Но сегодня вышла заминка... Ну откуда, в самом деле, Семену Семеновичу знать о состоянии Овсова? Нет, сказать, что Овсов был не в форме, — не все сказать. От всей этой ночной истории у дома с белыми ставнями он лишился самого присутствия духа. Математик посмотрел на доску и состроил рожу, откровенно состроил рожу: задача Овсову не далась.

— Кто решит? — обратился он к классу.

— Погодите, а ведь задача решена верно!.. — сказал Стась и устремился к доске, а класс обернулся и посмотрел на Киру. Да, не сговариваясь, обернулся и обратил глаза на Киру. Тут была своя мысль, точная: то, что Кира не сказала до сих пор, сейчас скажет; если не словом, то глазами скажет. — Здесь все верно, разве только самая малость в конце... — громко повторил Стась. В порыве, с которым он устремился на помощь Овсову, было, конечно, желание вызволить товарища из беды, благородное желание вызволить товарища.

— Ты, пожалуй, прав, Станислав. — Похвала учителя новенькому была умеренна: превознося новенького, он умалял достоинства Овсова, и тот это ухватил мигом.
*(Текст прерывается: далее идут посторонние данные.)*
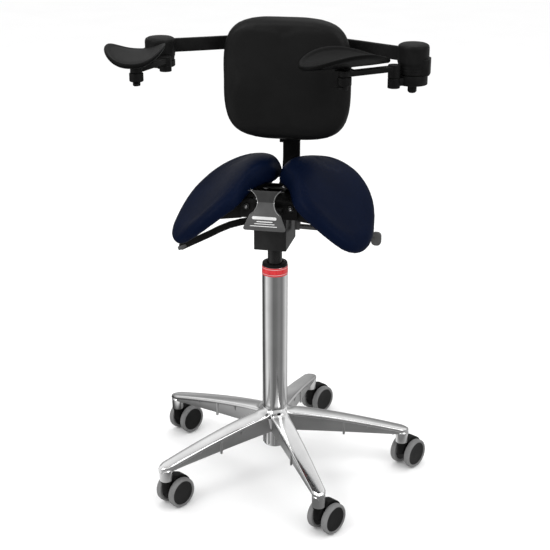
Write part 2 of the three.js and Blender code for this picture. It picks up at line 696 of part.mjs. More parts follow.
function arm(label) {
  const pose = ARM_POSE[label];
  const { side, elbowSplit, linkBottom } = pose;
  piece(`elbow_housing_${label}`, elbowHousing(side, elbowSplit, pose.capTop), BLACK_PLASTIC);
  const elbow = new THREE.Group();
  elbow.position.set(side * ELBOW.x, ELBOW.y, 0);
  elbow.rotation.z = radians(pose.link);
  stool.add(elbow);
  piece(`elbow_link_${label}`, elbowLink(elbowSplit, linkBottom), BLACK_PLASTIC, elbow);
  piece(`elbow_knob_${label}`, elbowKnob(linkBottom, pose.knobLength), BLACK_PLASTIC, elbow);
  const wrist = new THREE.Group();
  wrist.position.set(LINK_LENGTH, 0, 0);
  wrist.rotation.z = radians(pose.reach - pose.link);
  elbow.add(wrist);
  piece(`forearm_${label}`, forearm(elbowSplit), BLACK_METAL, wrist);
  const pad = new THREE.Group();
  pad.position.set(FOREARM_LENGTH, 0, 0);
  pad.rotation.z = radians(pose.pad - pose.reach);
  wrist.add(pad);
  piece(`pad_bracket_${label}`, padBracket(pose.rise), BLACK_METAL, pad);
  piece(`pad_knob_${label}`, padKnob(), BLACK_PLASTIC, pad);
  piece(`arm_pad_${label}`, armPad(pose.tilt, pose.rise), BLACK_LEATHER, pad);
}

// ---------- assembly ----------

piece('base_star', baseStar(), POLISHED);
for (let i = 0; i < LEG_COUNT; i += 1) caster(i);

piece('column_tube', columnTube(), POLISHED);
piece('column_collar', columnCollar(), BLACK_PLASTIC);
piece('thrust_bearing', thrustBearing(), STEEL);
piece('piston_rod', pistonRod(), STEEL);
piece('gas_cylinder', gasCylinder(), BLACK_METAL);
piece('valve_pin', valvePin(), STEEL);

piece('column_socket', columnSocket(), BLACK_METAL);
piece('tilt_pin', tiltPin(), STEEL);
piece('tilt_frame', tiltFrame(), BLACK_METAL);
piece('front_plate', frontPlate(), GREY_METAL);
piece('swing_pin_right', swingPin(1), STEEL);
piece('swing_pin_left', swingPin(-1), STEEL);
piece('width_screw', widthScrew(), STEEL);
piece('lift_lever', liftLever(), BLACK_METAL);
piece('tilt_lever', tiltLever(), BLACK_METAL);

const pan = cut(join(seatPan(), ...seatBracket()), rodAlongY(5.5, -90, 70, SWING_PIN.x, SWING_PIN.z));
piece('seat_pan_right', pan, BLACK_METAL);
piece('seat_pan_left', mirrored(pan), BLACK_METAL);
const cushion = seatCushion();
piece('seat_cushion_right', cushion, NAVY_LEATHER);
piece('seat_cushion_left', mirrored(cushion), NAVY_LEATHER);

piece('back_post', backPost(), BLACK_METAL);
piece('back_carriage', backCarriage(), BLACK_METAL);
piece('back_knob', backKnob(), RUBBER);
piece('back_plate', backPlate(), BLACK_PLASTIC);
piece('back_cushion', backCushion(), BLACK_LEATHER);

piece('arm_bar', armBar(), BLACK_METAL);
arm('right');
arm('left');

stool.position.z = -FOOT_HEIGHT;

export default stool;
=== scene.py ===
"""Dentist stool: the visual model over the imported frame. Lengths in mm inside the builders, heights
from the floor, turned into metres in the row frame by place()."""

import json
import math

import bmesh
import bpy
import numpy as np
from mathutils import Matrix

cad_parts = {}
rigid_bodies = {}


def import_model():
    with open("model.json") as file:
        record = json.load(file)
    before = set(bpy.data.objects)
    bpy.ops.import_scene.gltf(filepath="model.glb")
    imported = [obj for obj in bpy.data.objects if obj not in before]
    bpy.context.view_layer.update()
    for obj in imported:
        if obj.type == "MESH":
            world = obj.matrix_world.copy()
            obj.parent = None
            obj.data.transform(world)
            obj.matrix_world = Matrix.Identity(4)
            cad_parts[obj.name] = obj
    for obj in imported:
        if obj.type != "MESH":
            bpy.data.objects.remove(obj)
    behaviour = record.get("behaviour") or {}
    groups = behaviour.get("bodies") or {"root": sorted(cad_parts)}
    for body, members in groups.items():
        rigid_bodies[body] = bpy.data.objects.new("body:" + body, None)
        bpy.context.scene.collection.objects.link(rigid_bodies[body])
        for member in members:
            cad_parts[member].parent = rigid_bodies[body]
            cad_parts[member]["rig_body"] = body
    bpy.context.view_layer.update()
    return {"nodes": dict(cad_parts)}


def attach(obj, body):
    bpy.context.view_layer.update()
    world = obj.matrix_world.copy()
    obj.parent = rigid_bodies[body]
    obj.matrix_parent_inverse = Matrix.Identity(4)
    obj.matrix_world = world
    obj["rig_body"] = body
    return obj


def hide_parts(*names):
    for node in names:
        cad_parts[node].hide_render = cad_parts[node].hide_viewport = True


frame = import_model()

FLOOR = -60.0  # the floor's height in the row frame, mm
LEG_ANGLES = [12.4 + 72 * k for k in range(5)]
STEM_RADIUS = 260
TRAIL = (23, 58.8)  # stem to axle, and the way the casters trail

# Each arm: where its elbow stands, the headings of its link, forearm and pad, the pad's tilt, lift and
# the power of its outline, the elbow's parting line, bottom and top, and how far its screw hangs down.
ELBOWS = {
    "right": dict(
        at=(243, 80), link=222, reach=222, pad=223, tilt=0.5, rise=0, square=2.0,
        split=812, bottom=793, cap=870, knob=16,
    ),
    "left": dict(
        at=(-243, 80), link=300, reach=258, pad=283, tilt=0.8, rise=3, square=2.4,
        split=820, bottom=808, cap=865, knob=6,
    ),
}


# ---------- numbers ----------


def turn(points, degrees):
    """Points turned about the column's axis."""
    p = np.array(points, float)
    c, s = math.cos(math.radians(degrees)), math.sin(math.radians(degrees))
    x, y = p[..., 0].copy(), p[..., 1].copy()
    p[..., 0], p[..., 1] = x * c - y * s, x * s + y * c
    return p


def ahead(at, degrees, distance):
    """The point a distance from another, along a heading."""
    a = math.radians(degrees)
    return (at[0] + distance * math.cos(a), at[1] + distance * math.sin(a))


def smoothstep(a, b, x):
    t = np.clip((x - a) / (b - a), 0, 1)
    return t * t * (3 - 2 * t)


def catmull(points, count, closed=False):
    """A centripetal Catmull-Rom curve through the points, evenly sampled by parameter."""
    p = np.array(points, float)
    n = len(p)
    spans = n if closed else n - 1
    out = []
    for i in range(count):
        u = i / (count if closed else count - 1) * spans
        k = min(int(u), spans - 1)
        t = u - k
        if closed:
            q = [p[(k + j - 1) % n] for j in range(4)]
        else:
            q = [
                p[k - 1] if k > 0 else 2 * p[0] - p[1],
                p[k],
                p[k + 1],
                p[k + 2] if k + 2 < n else 2 * p[-1] - p[-2],
            ]
        d = [max(1e-6, np.linalg.norm(q[j + 1] - q[j]) ** 0.5) for j in range(3)]
        m1 = ((q[1] - q[0]) / d[0] - (q[2] - q[0]) / (d[0] + d[1]) + (q[2] - q[1]) / d[1]) * d[1]
        m2 = ((q[2] - q[1]) / d[1] - (q[3] - q[1]) / (d[1] + d[2]) + (q[3] - q[2]) / d[2]) * d[1]
        a = 2 * q[1] - 2 * q[2] + m1 + m2
        b = -3 * q[1] + 3 * q[2] - 2 * m1 - m2
        out.append(a * t**3 + b * t**2 + m1 * t + q[1])
    return np.array(out)


# ---------- shells: lists of (vertices, faces) in mm ----------


def loft(rings, wrap=False):
    """Skin over closed rings of equal length, capped at both ends or wrapped round to the start."""
    n, m = len(rings), len(rings[0])
    verts = np.concatenate([np.array(r, float) for r in rings])
    faces = []
    for i in range(n if wrap else n - 1):
        a, b = i * m, ((i + 1) % n) * m
        for j in range(m):
            k = (j + 1) % m
            faces.append((a + j, a + k, b + k, b + j))
    if not wrap:
        faces.append(tuple(range(m - 1, -1, -1)))
        faces.append(tuple(range((n - 1) * m, n * m)))
    return verts, faces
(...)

— Мне не надо твоих милостей... — Овсов, все еще стоявший у окна, пошел к доске. — Пойми: не надо!

— Прости меня! — сказал Стасик. — Я хотел как лучше...

Кира приметила: когда настала перемена, Стась не вышел из класса. И еще приметила: сидел, обхватив себя руками и как это делают дети, когда очень болит, раскачивался всем телом, сомкнув губы, — видно, очень болело... Ему бы надо было уйти с последнего урока, но он досидел. Вышел из школы последним — не хотел, чтобы его видели таким. Шел медленно, останавливаясь от дерева к дереву, подчас даже держась за стену.

— Дай портфель, пойдем вместе. — Он противился, но она взяла из его рук портфель. — Положи мне руку на плечо...

Он улыбнулся одними глазами: они были у него и в самом деле синими — будто спрессовалась в глазах синева самого неба.

— Приходи к нам, я покажу тебе атлас звездного неба, как я нарисовал его в Вологде... — сказал он. — Придешь?

Она молчала — труднее вопроса он не мог придумать.

— Так ты придешь? — повторил он.

— Приду, — сказала она.

— А вот та... в белой блузе и юбке со складками — моя мама... — сказал он, рассмотрев впереди мать. Женщина в белой блузе, ускоряя шаг, шла им навстречу, почти бежала — она увидела сумку сына в руках Киры и встревожилась. — Ты уедешь на майские праздники? — спросил поспешно, рассчитывая, что она ответит ему до того, как мать поравняется с ними. — Уедешь?

— В бабушке...

— На весь май?

— На все праздники...

Он взял из ее рук портфель.

— Жаль...

Он хотел еще что-то сказать, но мать уже была рядом.

— Дай, дай мне портфель. Ой, господи, я все видела... — сказала она и посмотрела благодарными глазами на Киру — вон куда упряталась его сининка, у него глаза матери.

— Спасибо... — сказал он Кире и, помедлив, пошел за матерью. Кира приметила, что он шел опустив глаза, и ей показалось, что он не успел приучить себя к этому своему состоянию, он стыдился своей болезни. Она посмотрела, как он шел через дорогу, старательно ставя ноги, останавливаясь, и подумала, что то был недуг, тяжкий недуг, который, неожиданно подобравшись к человеку, завладевает им.

Она дождалась вечера и пошла к Стасику.

Он сидел на ступеньках дома в сандалиях на босу ногу, и рядом стояла тарелка с пирогом, к которому он не успел прикоснуться; пахло яблочной начинкой, горячей, — видно, мать отрезала кусок от только что испеченного пирога.